* _EXERCISE DESCRIPTION_
Repeat exactly the lines from the start of the material below up to and including the "bar_overhang = 0.0012" line.
====
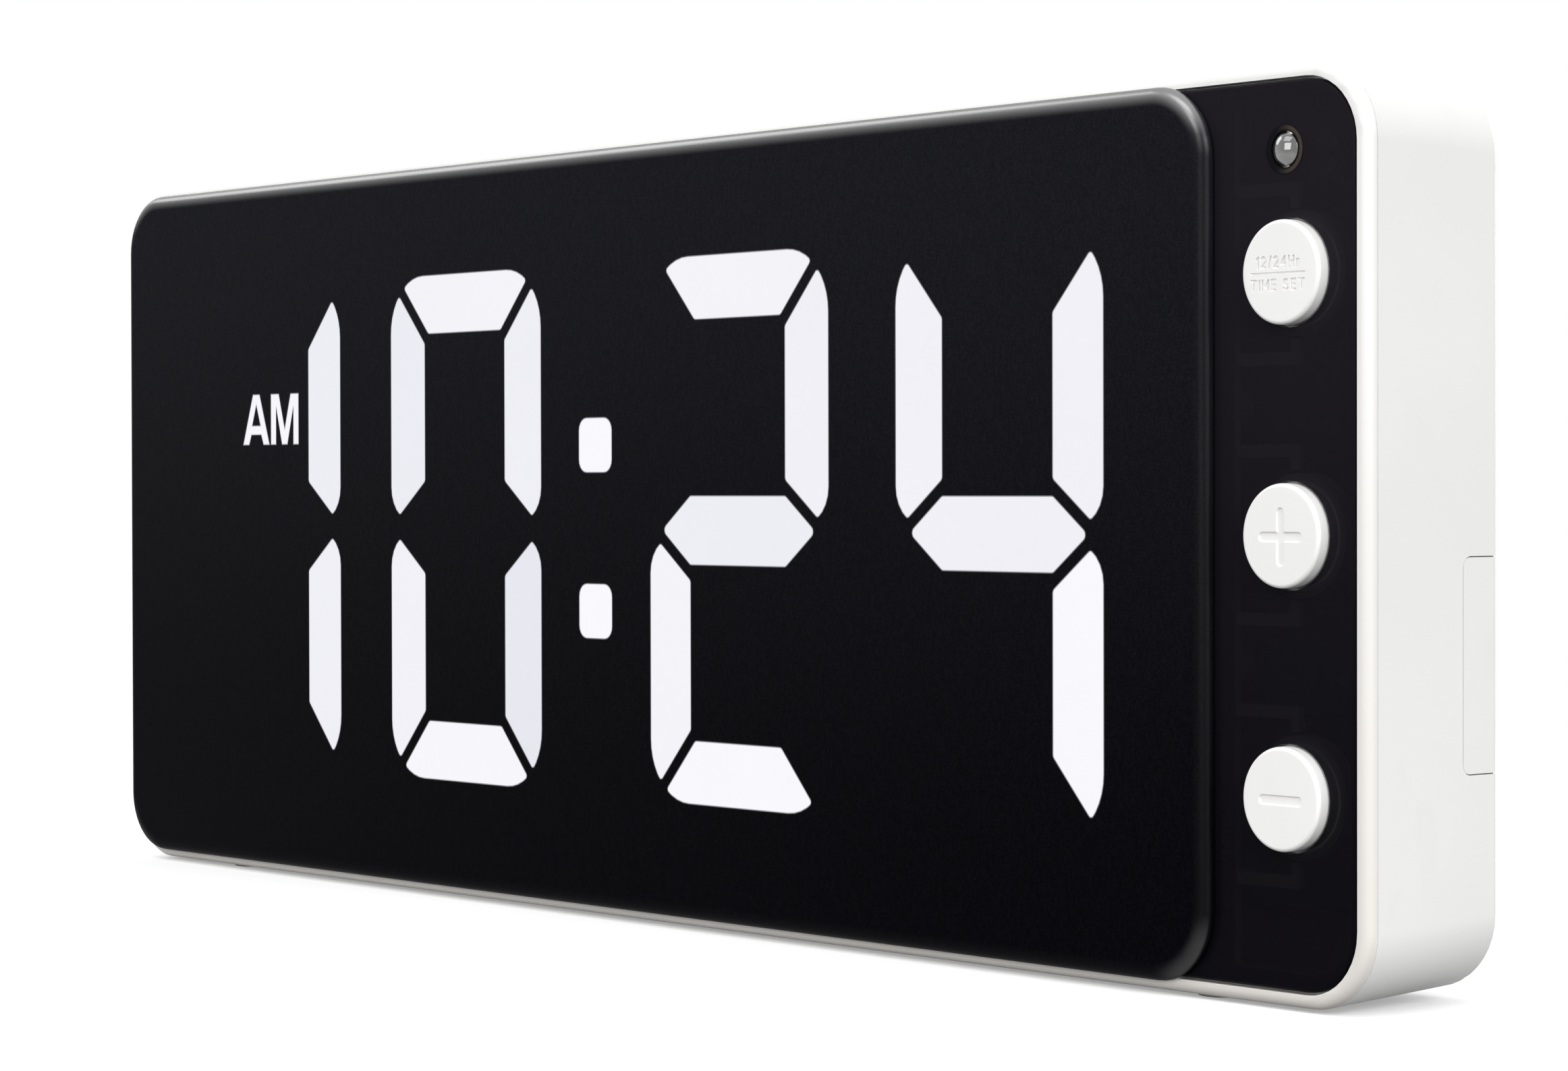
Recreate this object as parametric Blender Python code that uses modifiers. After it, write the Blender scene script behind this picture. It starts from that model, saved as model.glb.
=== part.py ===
"""Free-standing digital alarm clock with a large four-digit seven-segment display.

Frame: +X to the right as the clock is read, +Y from the display towards the back, +Z up.
The origin is under the middle of the clock, on the surface that its feet stand on.
Depths are counted backwards from the face of the display lens.
"""

import math

import bmesh
import bpy
from mathutils import Matrix, Vector

# Case
case_width = 0.2768
case_height = 0.11085
case_corner = 0.0096
case_draft = math.radians(2.5)
wall = 0.0020
lap = 0.0009
back_edge = 0.0010
corner_steps = 10

# Fits
gap = 0.0003
seam_gap = 0.0002
feet_lift = 0.0004

# Front stack
lens_proud = 0.0015
lens_step = 0.0012
lens_edge = 0.0014
lens_reveal = 0.0013
lens_left_reveal = 0.0008
lens_right_inset = 0.0246
lens_corner = 0.0092
bezel_side = 0.0013
bezel_edge = 0.0012
bezel_back_depth = 0.0050
bezel_tongue = 0.0014
bezel_tongue_depth = 0.0070
panel_thickness = 0.0015
panel_reveal = 0.0020
panel_side_gap = 0.0002
panel_overlap = 0.0006
panel_corner = 0.0077
panel_ledge = 0.0019
bar_overhang = 0.0012

# Display
display_shift = 0.0045
digit_width = 0.0387
digit_height = 0.07595
digit_pitch = 0.0524
colon_gap = 0.0259
upright_width = 0.0091
level_width = 0.0089
middle_width = 0.0094
mitre_gap = 0.00175
tip_radius = 0.0028
inner_radius = 0.0007
tip_rise = 0.70
colon_size = 0.0078
colon_rise = 0.01185
colon_radius = 0.0020
sign_width = 0.0175
sign_height = 0.0094
sign_rise = 0.0169
sign_shift = -0.0010
film_thickness = 0.00025
reflector_depth = 0.0045
reflector_margin = 0.0038
cup_floor = 0.55
board_thickness = 0.0012
chip_size = (0.0028, 0.0007, 0.0020)

# Controls on the front
button_side_room = 0.0011
button_pitch = 0.03088
button_radius = 0.00618
button_proud = 0.0013
button_edge = 0.00045
button_skin = 0.0016
button_travel = 0.0005
flange_rim = 0.00122
flange_depth = 0.0020
stem_radius = 0.0022
switch_body = 0.0060
switch_height = 0.0022
plunger_radius = 0.0017
plunger_height = 0.0009
arm_width = 0.0015
arm_depth = 0.0010
arm_front_depth = 0.0008
arm_clearance = 0.0026
leg_shift = -0.0008
rail_tuck = 0.0077
rail_width = 0.0030
peg_radius = 0.0010
sensor_shift = -0.0006
sensor_clearance = 0.0008
sensor_radius = 0.0025
sensor_proud = 0.0009
sensor_hole = 0.00215
sensor_flange = 0.0029
control_board_tuck = 0.0048
control_board_inset = 0.0049
control_board_half = 0.0445
control_board_over_sensor = 0.0046
ribbon_laps = (0.00135, 0.0015)  # past the display screws, and on to the control board

# Battery bay, door and cells
cell_radius = 0.00525
cell_length = 0.0445
cell_nub = 0.0010
cell_nub_radius = 0.0019
contact_room = 0.0037
contact_plate = 0.0004
spring_wire = 0.0003
spring_turns = 4
bay_end_wall = 0.0027
bay_wall = 0.0026
bay_floor = 0.0012
bay_spare = 0.00035
door_side_margin = 0.0017
door_middle = 0.0400
door_thickness = 0.0014
door_lip = 0.0065
door_lip_thickness = 0.0014
door_lip_corner = 0.0010
door_travel = 0.0040
grip_count = 5
grip_start = 0.0120
grip_pitch = 0.0020
grip_width = 0.0009
grip_height = 0.0120
grip_depth = 0.0005
tongue_reach = 0.0030
tongue_width = 0.0050
tongue_spread = 0.0140

# Controls and openings on the back
alarm_inset = 0.0179
alarm_switch_z = 0.0830
alarm_button_z = 0.0660
alarm_button_radius = 0.0035
knob_width = 0.0040
knob_height = 0.0050
knob_travel = 0.0030
knob_pocket_depth = 0.0010
sound_x = 0.0300
sound_drop = 0.03085
buzzer_radius = 0.0100
buzzer_depth = 0.0042
keyhole_spacing = 0.1600
keyhole_drop = 0.02485
keyhole_radius = 0.0042
keyhole_slot = 0.0039
keyhole_rise = 0.0080
keyhole_pocket = 0.0050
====
* _SOLUTION TO THIS EXERCISE_
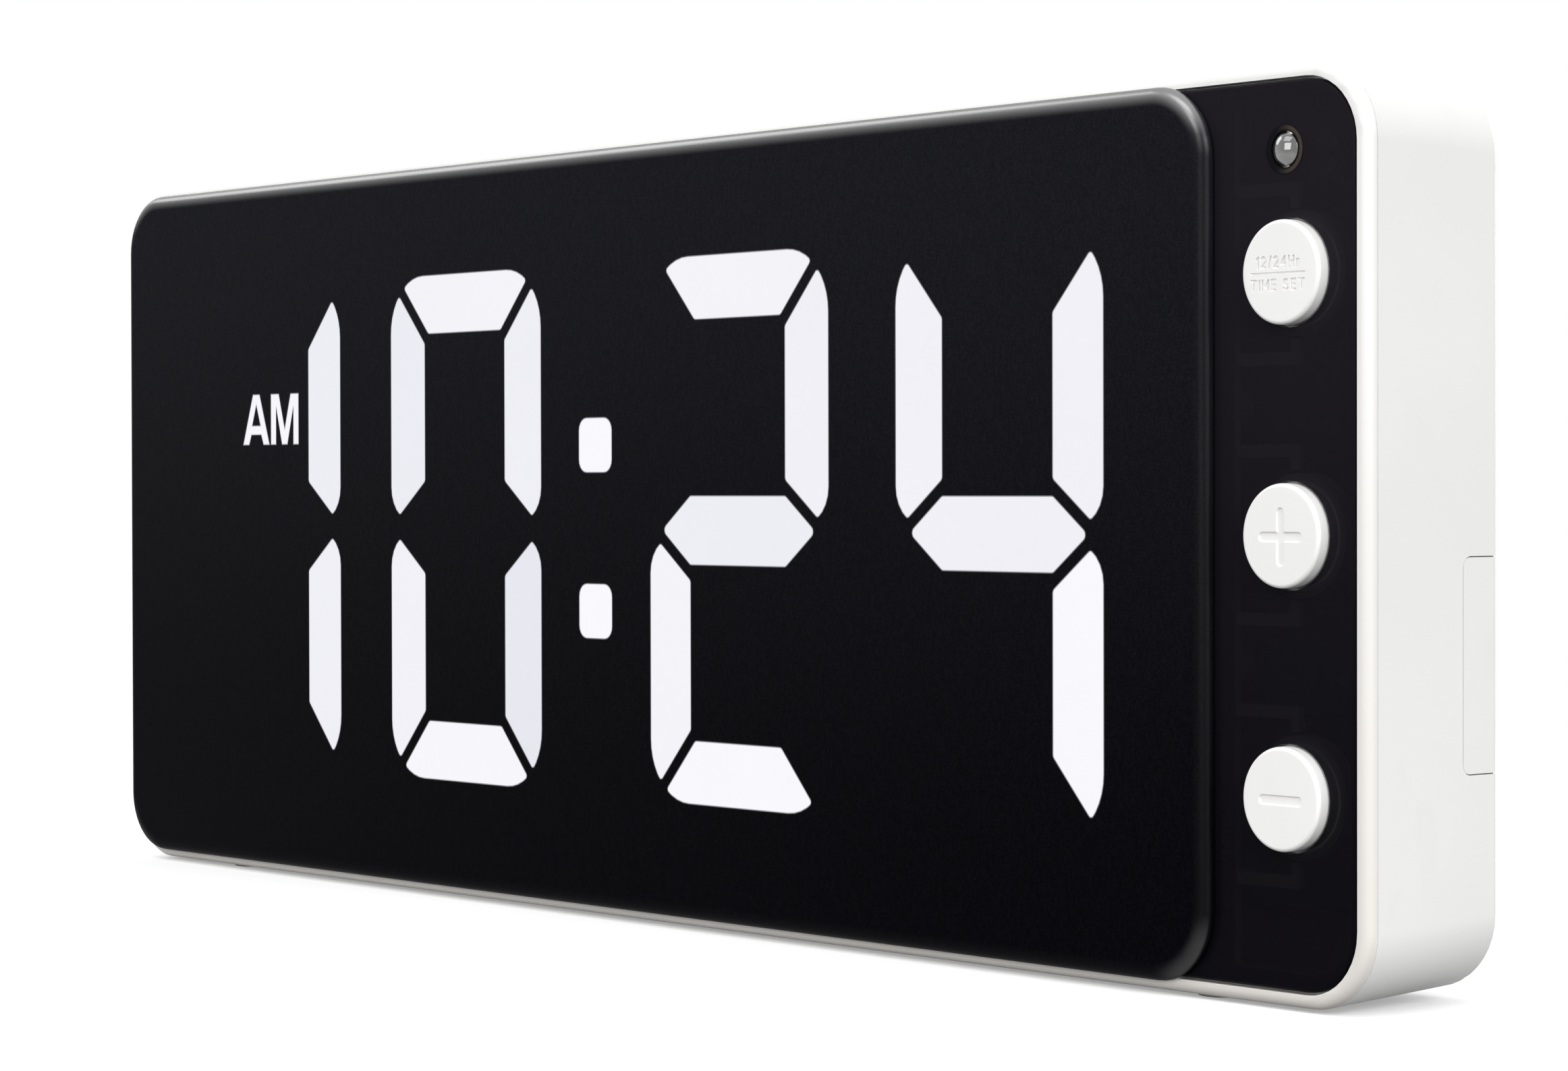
Recreate this object as parametric Blender Python code that uses modifiers. After it, write the Blender scene script behind this picture. It starts from that model, saved as model.glb.
=== part.py ===
"""Free-standing digital alarm clock with a large four-digit seven-segment display.

Frame: +X to the right as the clock is read, +Y from the display towards the back, +Z up.
The origin is under the middle of the clock, on the surface that its feet stand on.
Depths are counted backwards from the face of the display lens.
"""

import math

import bmesh
import bpy
from mathutils import Matrix, Vector

# Case
case_width = 0.2768
case_height = 0.11085
case_corner = 0.0096
case_draft = math.radians(2.5)
wall = 0.0020
lap = 0.0009
back_edge = 0.0010
corner_steps = 10

# Fits
gap = 0.0003
seam_gap = 0.0002
feet_lift = 0.0004

# Front stack
lens_proud = 0.0015
lens_step = 0.0012
lens_edge = 0.0014
lens_reveal = 0.0013
lens_left_reveal = 0.0008
lens_right_inset = 0.0246
lens_corner = 0.0092
bezel_side = 0.0013
bezel_edge = 0.0012
bezel_back_depth = 0.0050
bezel_tongue = 0.0014
bezel_tongue_depth = 0.0070
panel_thickness = 0.0015
panel_reveal = 0.0020
panel_side_gap = 0.0002
panel_overlap = 0.0006
panel_corner = 0.0077
panel_ledge = 0.0019
bar_overhang = 0.0012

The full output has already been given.